# [Instructions for the task]
Which lines in the material below contain the word "parts"? Copy each of them.

Data provided start

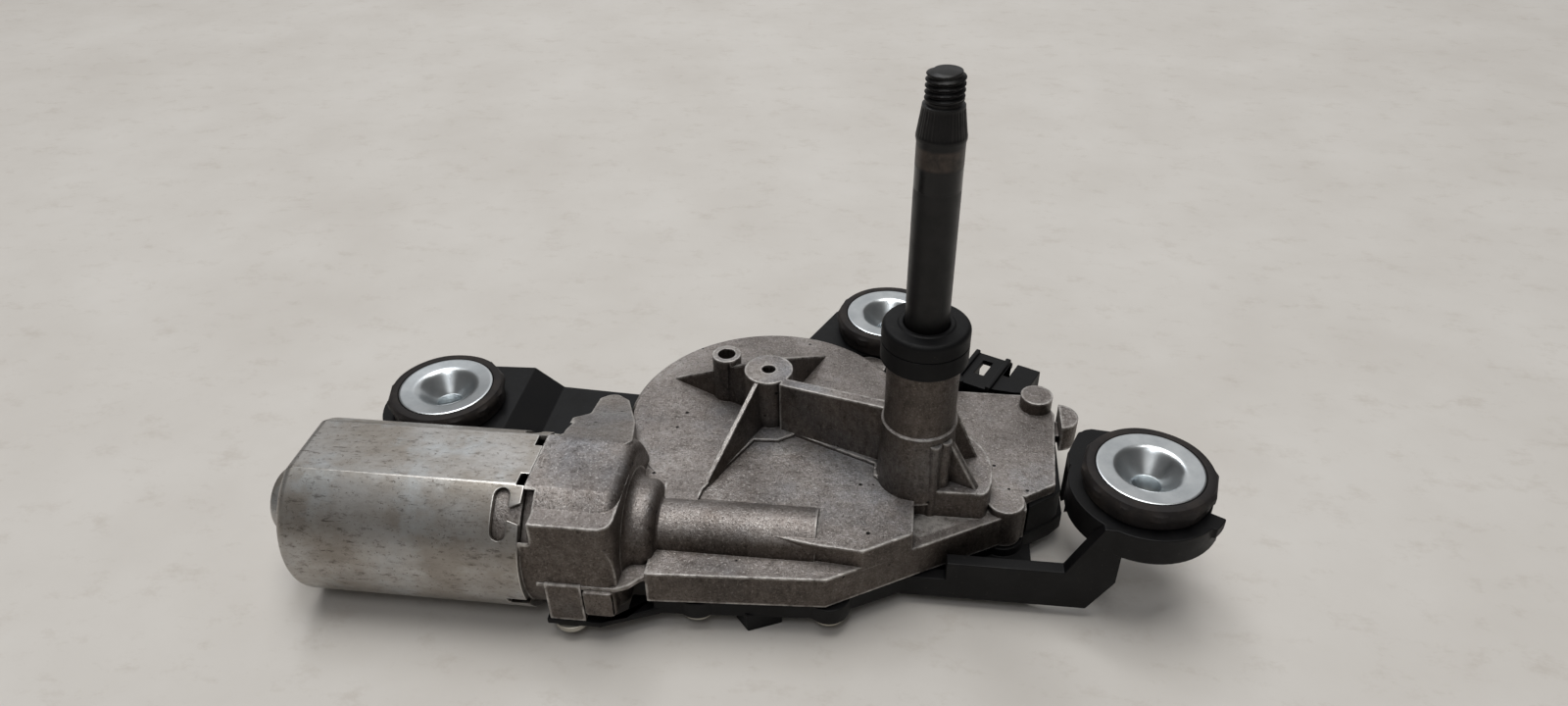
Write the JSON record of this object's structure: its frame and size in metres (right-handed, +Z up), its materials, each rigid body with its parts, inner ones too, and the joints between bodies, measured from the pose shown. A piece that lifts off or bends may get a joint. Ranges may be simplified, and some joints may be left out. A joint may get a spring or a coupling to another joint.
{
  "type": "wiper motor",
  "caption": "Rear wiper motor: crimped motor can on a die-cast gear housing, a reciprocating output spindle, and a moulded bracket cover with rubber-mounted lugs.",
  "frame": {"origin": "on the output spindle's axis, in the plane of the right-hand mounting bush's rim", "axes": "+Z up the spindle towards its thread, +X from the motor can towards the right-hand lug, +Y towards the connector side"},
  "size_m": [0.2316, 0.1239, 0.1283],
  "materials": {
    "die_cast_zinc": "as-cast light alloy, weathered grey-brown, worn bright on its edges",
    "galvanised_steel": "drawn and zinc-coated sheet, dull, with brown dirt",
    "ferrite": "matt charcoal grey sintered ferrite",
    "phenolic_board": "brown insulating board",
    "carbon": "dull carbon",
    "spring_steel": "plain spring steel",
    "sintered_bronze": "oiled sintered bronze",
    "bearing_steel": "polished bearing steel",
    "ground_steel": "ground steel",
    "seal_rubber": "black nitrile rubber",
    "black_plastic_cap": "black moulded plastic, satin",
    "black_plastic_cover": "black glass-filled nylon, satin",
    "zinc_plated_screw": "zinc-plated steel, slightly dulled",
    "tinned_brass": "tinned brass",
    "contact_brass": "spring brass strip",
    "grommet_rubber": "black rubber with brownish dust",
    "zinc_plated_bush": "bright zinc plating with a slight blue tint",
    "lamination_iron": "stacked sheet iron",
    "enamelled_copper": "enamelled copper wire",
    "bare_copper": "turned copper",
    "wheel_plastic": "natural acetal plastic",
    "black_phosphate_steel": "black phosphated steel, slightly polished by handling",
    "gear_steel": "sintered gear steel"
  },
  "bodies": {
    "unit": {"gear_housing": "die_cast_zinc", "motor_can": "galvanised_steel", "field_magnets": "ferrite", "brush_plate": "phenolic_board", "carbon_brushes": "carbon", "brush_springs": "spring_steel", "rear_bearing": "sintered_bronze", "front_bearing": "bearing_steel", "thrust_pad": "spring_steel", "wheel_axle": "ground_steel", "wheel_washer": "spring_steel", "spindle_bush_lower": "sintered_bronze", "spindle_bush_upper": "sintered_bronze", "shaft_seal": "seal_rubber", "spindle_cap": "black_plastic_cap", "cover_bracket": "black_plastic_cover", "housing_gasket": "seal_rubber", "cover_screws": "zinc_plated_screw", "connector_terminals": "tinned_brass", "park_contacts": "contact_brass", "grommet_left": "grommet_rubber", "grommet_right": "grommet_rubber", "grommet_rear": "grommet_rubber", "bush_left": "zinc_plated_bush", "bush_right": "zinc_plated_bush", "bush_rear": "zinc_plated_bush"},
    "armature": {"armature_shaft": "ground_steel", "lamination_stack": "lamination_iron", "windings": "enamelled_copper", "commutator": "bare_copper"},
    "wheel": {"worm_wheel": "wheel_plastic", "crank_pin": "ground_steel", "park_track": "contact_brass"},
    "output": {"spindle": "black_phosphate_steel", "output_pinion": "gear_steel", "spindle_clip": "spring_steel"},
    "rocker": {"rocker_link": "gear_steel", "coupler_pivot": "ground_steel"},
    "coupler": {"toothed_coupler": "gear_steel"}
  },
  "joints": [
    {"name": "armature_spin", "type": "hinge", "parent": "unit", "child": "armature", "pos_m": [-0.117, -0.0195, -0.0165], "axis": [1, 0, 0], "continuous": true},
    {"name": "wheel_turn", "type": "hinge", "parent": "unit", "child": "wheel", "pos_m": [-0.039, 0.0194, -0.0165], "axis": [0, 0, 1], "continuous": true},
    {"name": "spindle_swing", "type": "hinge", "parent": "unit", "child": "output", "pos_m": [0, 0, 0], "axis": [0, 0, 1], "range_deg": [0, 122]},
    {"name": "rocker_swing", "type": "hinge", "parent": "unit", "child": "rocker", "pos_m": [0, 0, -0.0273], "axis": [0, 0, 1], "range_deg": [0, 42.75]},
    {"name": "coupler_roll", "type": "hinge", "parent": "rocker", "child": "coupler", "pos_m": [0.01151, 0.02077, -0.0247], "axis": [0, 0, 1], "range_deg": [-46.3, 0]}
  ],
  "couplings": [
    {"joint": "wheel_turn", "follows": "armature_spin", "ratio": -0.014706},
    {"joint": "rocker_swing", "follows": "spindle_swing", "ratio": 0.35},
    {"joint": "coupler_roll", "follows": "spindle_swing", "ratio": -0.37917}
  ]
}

Data provided end
Data provided start

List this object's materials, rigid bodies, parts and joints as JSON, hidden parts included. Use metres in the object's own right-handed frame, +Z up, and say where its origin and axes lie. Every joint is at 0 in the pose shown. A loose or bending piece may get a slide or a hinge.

Data provided end

# [Reply]
Write the JSON record of this object's structure: its frame and size in metres (right-handed, +Z up), its materials, each rigid body with its parts, inner ones too, and the joints between bodies, measured from the pose shown. A piece that lifts off or bends may get a joint. Ranges may be simplified, and some joints may be left out. A joint may get a spring or a coupling to another joint.
List this object's materials, rigid bodies, parts and joints as JSON, hidden parts included. Use metres in the object's own right-handed frame, +Z up, and say where its origin and axes lie. Every joint is at 0 in the pose shown. A loose or bending piece may get a slide or a hinge.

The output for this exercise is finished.